Si de cette transformation du monde poétique en un monde littéraire journalistique, nous passons à celle que le monde a éprouvée dans la forme et dans la couleur nous rencontrons des faits identiques.

Qui donc serait assez présomptueux pour croire qu'il peut 'se faire une idée réelle de la grandeur et de la divine sublimité du monde plastique de l'antiquité grecque ? Un regard sur le moindre fragment des débris de ce monde, nous fait ressentir avec un frisson que nous sommes là en présence d'une vie que nous ne pouvons juger faute d'élément de comparaison. Cette époque s'est acquis le privilège d'enseigner à tous les temps, par ses seules ruines, comment il serait possible de rendre quelque peu supportable au monde ce qui lui reste à parcourir de sa carrière. Nous devons aux grands Italiens d'avoir donné une vie nouvelle à cet enseignement et de nous avoir noblement servi d'intermédiaires entre le monde antique et notre nouveau monde.

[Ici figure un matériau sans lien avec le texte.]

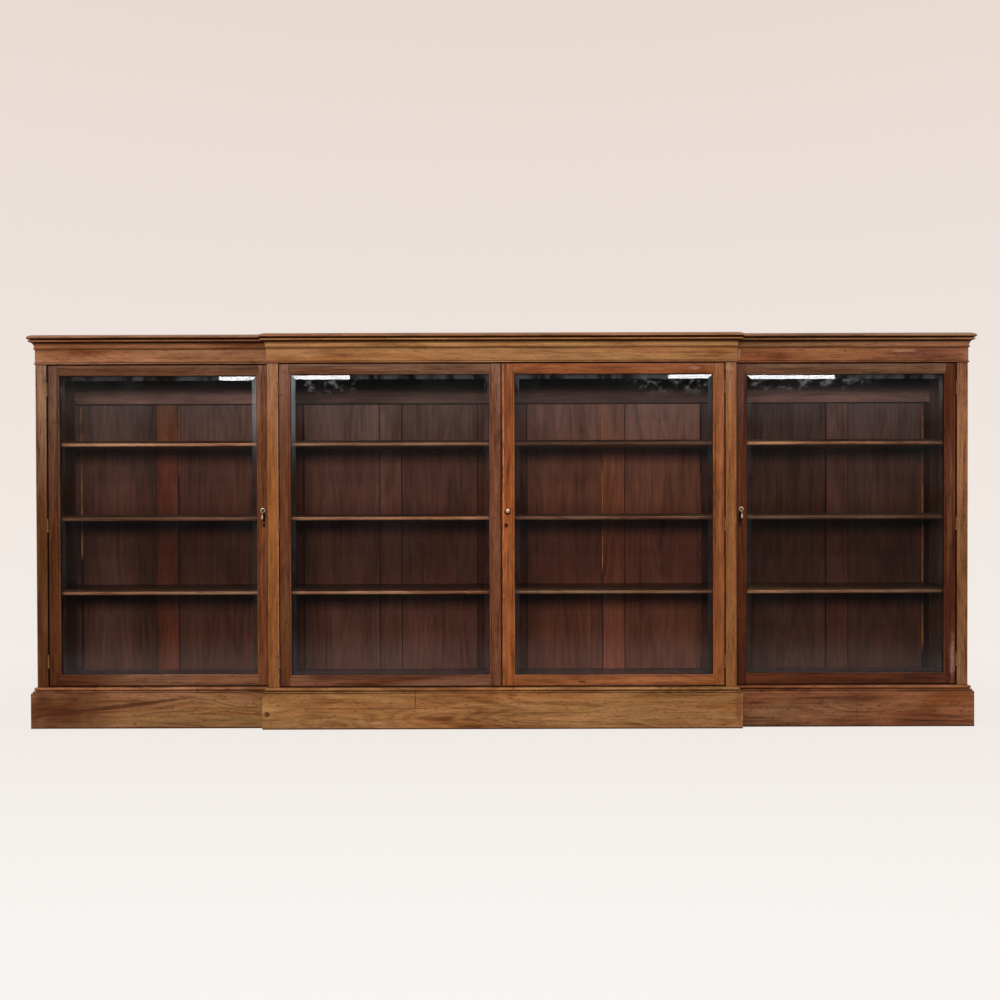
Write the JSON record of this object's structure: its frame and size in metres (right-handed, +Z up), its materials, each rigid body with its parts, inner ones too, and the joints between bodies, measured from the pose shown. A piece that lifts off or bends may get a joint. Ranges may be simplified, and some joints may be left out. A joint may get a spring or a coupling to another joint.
{
  "type": "breakfront bookcase",
  "caption": "Low breakfront bookcase in mahogany with bevelled glazed doors, moulded cornice and plinth, and shelved bays with panelled backs.",
  "frame": {"origin": "centre of the bounding box on the floor, under the middle of the bookcase", "axes": "+X to the viewer's right along the length, front faces -Y, +Z up"},
  "size_m": [3.496, 0.4, 1.4555],
  "materials": {
    "case": "polished mahogany, worn at the edges",
    "doors": "polished mahogany, a shade darker and redder than the case",
    "interior": "dull dark mahogany",
    "shelves": "polished mahogany with a moulded edge",
    "glass": "clear bevelled plate",
    "brass": "aged brass"
  },
  "bodies": {
    "case": {"plinth": "case", "side_left": "case", "side_right": "case", "stile_left": "case", "stile_right": "case", "frieze": "case", "cornice_moulding": "case", "top_board": "case", "partition_left": "interior", "partition_middle": "interior", "partition_right": "interior", "bottom_left": "interior", "bottom_centre": "interior", "bottom_right": "interior", "ceiling_left": "interior", "ceiling_centre": "interior", "ceiling_right": "interior", "back_left": "interior", "back_centre": "interior", "back_right": "interior", "shelf_left_wing_1": "shelves", "shelf_left_wing_2": "shelves", "shelf_left_wing_3": "shelves", "shelf_centre_left_1": "shelves", "shelf_centre_left_2": "shelves", "shelf_centre_left_3": "shelves", "shelf_centre_right_1": "shelves", "shelf_centre_right_2": "shelves", "shelf_centre_right_3": "shelves", "shelf_right_wing_1": "shelves", "shelf_right_wing_2": "shelves", "shelf_right_wing_3": "shelves", "hinge_left_wing_1": "brass", "hinge_left_wing_2": "brass", "hinge_left_wing_3": "brass", "hinge_centre_left_1": "brass", "hinge_centre_left_2": "brass", "hinge_centre_left_3": "brass", "hinge_centre_right_1": "brass", "hinge_centre_right_2": "brass", "hinge_centre_right_3": "brass", "hinge_right_wing_1": "brass", "hinge_right_wing_2": "brass", "hinge_right_wing_3": "brass"},
    "left_wing_door": {"door_left_wing": "doors", "glass_left_wing": "glass", "lock_left_wing": "brass", "rosette_left_wing": "brass"},
    "centre_left_door": {"door_centre_left": "doors", "glass_centre_left": "glass"},
    "centre_right_door": {"door_centre_right": "doors", "glass_centre_right": "glass", "lock_centre_right": "brass", "knob_centre_right": "brass"},
    "right_wing_door": {"door_right_wing": "doors", "glass_right_wing": "glass", "lock_right_wing": "brass", "rosette_right_wing": "brass"},
    "left_wing_drop": {"drop_left_wing": "brass"},
    "right_wing_drop": {"drop_right_wing": "brass"}
  },
  "joints": [
    {"name": "left_wing_door_swing", "type": "hinge", "parent": "case", "child": "left_wing_door", "pos_m": [-1.6806, -0.1486, 0.7495], "axis": [0, 0, -1], "range_deg": [0, 170]},
    {"name": "centre_left_door_swing", "type": "hinge", "parent": "case", "child": "centre_left_door", "pos_m": [-0.8201, -0.1796, 0.7495], "axis": [0, 0, -1], "range_deg": [0, 170]},
    {"name": "centre_right_door_swing", "type": "hinge", "parent": "case", "child": "centre_right_door", "pos_m": [0.8201, -0.1796, 0.7495], "axis": [0, 0, 1], "range_deg": [0, 170]},
    {"name": "right_wing_door_swing", "type": "hinge", "parent": "case", "child": "right_wing_door", "pos_m": [1.6806, -0.1486, 0.7495], "axis": [0, 0, 1], "range_deg": [0, 170]},
    {"name": "left_wing_drop_swing", "type": "hinge", "parent": "left_wing_door", "child": "left_wing_drop", "pos_m": [-0.8855, -0.157, 0.8045], "axis": [-1, 0, 0], "range_deg": [-10, 95]},
    {"name": "right_wing_drop_swing", "type": "hinge", "parent": "right_wing_door", "child": "right_wing_drop", "pos_m": [0.8855, -0.157, 0.8045], "axis": [-1, 0, 0], "range_deg": [-10, 95]}
  ]
}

Ce peuple doué d'uns si riche fantaisie, nous le voyons se consumer entièrement dans le soin passionnée de cet enseignement; après un siècle admirable, il sort de l'histoire, qui, dès lors, s'empare, par erreur, d'un peuple, en apparence, parent, comme pour voir ce qu'elle pourra tirer de ce peuple pour la forme et la couleur du monde. Un prince de l'Église, habile homme d'État chercha à inoculer à l'esprit français l'art et la culture italiens, après que, chez ce peuple, l'esprit protestant eut été totalement extirpé : les plus nobles têtes du protestantisme étaient tombées et ce que les noces de sang parisiennes avaient épargné avait été soigneusement brûlé jusqu'à la racine. Avec le reste de la nation, on procéda alors << artistiquement »; mais comme toute fantaisie lui échappait ou l'avait déjà quittée, le sens créateur ne voulut se montrer nulle part, et elle resta notamment incapable de donner l'œuvre d'art; on réussit mieux à faire du Français lui-même un homme artificiel. La notion artistique, qui échappait à sa fantaisie, devint chez lui représentation artificielle de l'homme même. Cela pouvait passer pour antique, si l'on admettait que l'homme en soi-même doit être premièrement artiste avant que de produire des œuvres d'art. Qu'un roi élégant et adoré donnat l'exemple d'une manière d'être infiniment délicate en toutes choses, il était facile, par une gradation descendante ayant le roi pour origine et pour second degré la noblesse, d'amener enfin le peuple tout entier à adopter des manières élégantes. Dans le soin qu'il y apporta et qui devint rapidement chez lui une seconde nature, le Français put sembler supérieur à l'Italien de la Renaissance, en ce sens que l'Italien n'était que créateur d'oeuvres d'art, tandis que le Français était devenu lui-même une œuvre d'art.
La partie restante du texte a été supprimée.